(Rows from a 3D modeling dataset)
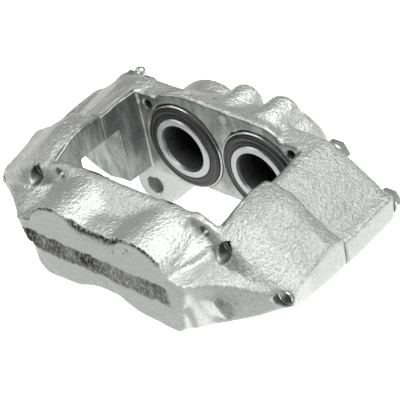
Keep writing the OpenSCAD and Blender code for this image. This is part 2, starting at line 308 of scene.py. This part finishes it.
def painted_light_and_mark(p):
    """How dark the machined metal is, as painted light: darker over the inner faces' upper part,
    lighter low down on them and in the lug holes. A light round mark sits on the inboard inner face.
    """
    x, y, z = p.T
    dark = 0.25 + 0.75 * step(z + 3 * noise(p, 12.0, 21), -34, -14)
    on_face = np.abs(np.abs(y) - FACE_Y) < 1.2
    dark = np.where(on_face | (z < -30), dark, 1.0)
    bright_spot = step(np.hypot(x - 6.5, z - 32.7), 3.2, 2.6)
    return np.where(on_face & (y > 0), dark * (1 - 0.9 * bright_spot), dark)


# ---------------------------------------------------------------- the sand-cast skin
def coarseness(p):
    """How coarse the skin is at each point."""
    x, y, z = p.T
    right_bridge = step(x, 62, 74) * step(z, -14, -4)
    left_bridge = step(x, -66, -80)
    humps = band(x, -62, 62, 6) * step(y, -38, -44) * step(z, 6, 14)
    lower_front = step(y, -50, -58) * step(z, -7, -10)
    end_faces = step(np.abs(x), 115.5, 117)
    coarse = 0.85 + 0.55 * right_bridge + 0.15 * left_bridge - 0.05 * humps
    return np.clip(coarse - 0.3 * lower_front - 0.5 * end_faces, 0.15, 1.6)


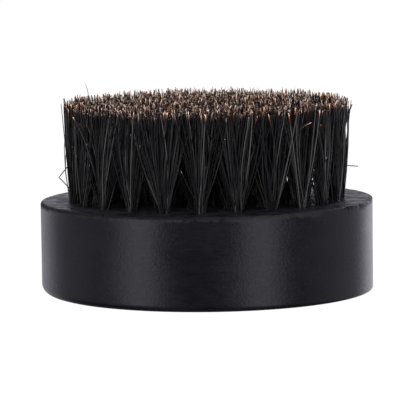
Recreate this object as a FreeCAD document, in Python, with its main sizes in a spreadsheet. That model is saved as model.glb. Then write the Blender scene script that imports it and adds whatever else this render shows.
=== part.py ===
import FreeCAD, Part
import os

import Sketcher

# Round palm beard brush. It stands on its flat back with the bristles up: +Z is the way the
# bristles point, and the origin is the centre of the flat back. The base is one turned piece of
# wood. Each tuft of bristles is folded double in a blind hole, in rings round a centre tuft, and a
# flat wire anchor through its fold bites into the wood on both sides of the hole.

# Tufts in each ring, from the inside out, and how far its first tuft is turned from -Y, in degrees.
# The tufts of a ring are evenly spaced. The turns stagger the rings, so that no gap runs straight
# through the brush.
RINGS = ((6, 15.0), (12, 5.0), (18, 15.0), (24, 0.0))
FRONT = -90.0

doc = FreeCAD.newDocument("beard_brush")


# ---------------------------------------------------------------- driving sizes, mm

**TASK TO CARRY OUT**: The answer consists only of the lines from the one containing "Recreate this object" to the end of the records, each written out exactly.

**TASK SOLUTION**:
Recreate this object as a FreeCAD document, in Python, with its main sizes in a spreadsheet. That model is saved as model.glb. Then write the Blender scene script that imports it and adds whatever else this render shows.
=== part.py ===
import FreeCAD, Part
import os

import Sketcher

# Round palm beard brush. It stands on its flat back with the bristles up: +Z is the way the
# bristles point, and the origin is the centre of the flat back. The base is one turned piece of
# wood. Each tuft of bristles is folded double in a blind hole, in rings round a centre tuft, and a
# flat wire anchor through its fold bites into the wood on both sides of the hole.

# Tufts in each ring, from the inside out, and how far its first tuft is turned from -Y, in degrees.
# The tufts of a ring are evenly spaced. The turns stagger the rings, so that no gap runs straight
# through the brush.
RINGS = ((6, 15.0), (12, 5.0), (18, 15.0), (24, 0.0))
FRONT = -90.0

doc = FreeCAD.newDocument("beard_brush")


# ---------------------------------------------------------------- driving sizes, mm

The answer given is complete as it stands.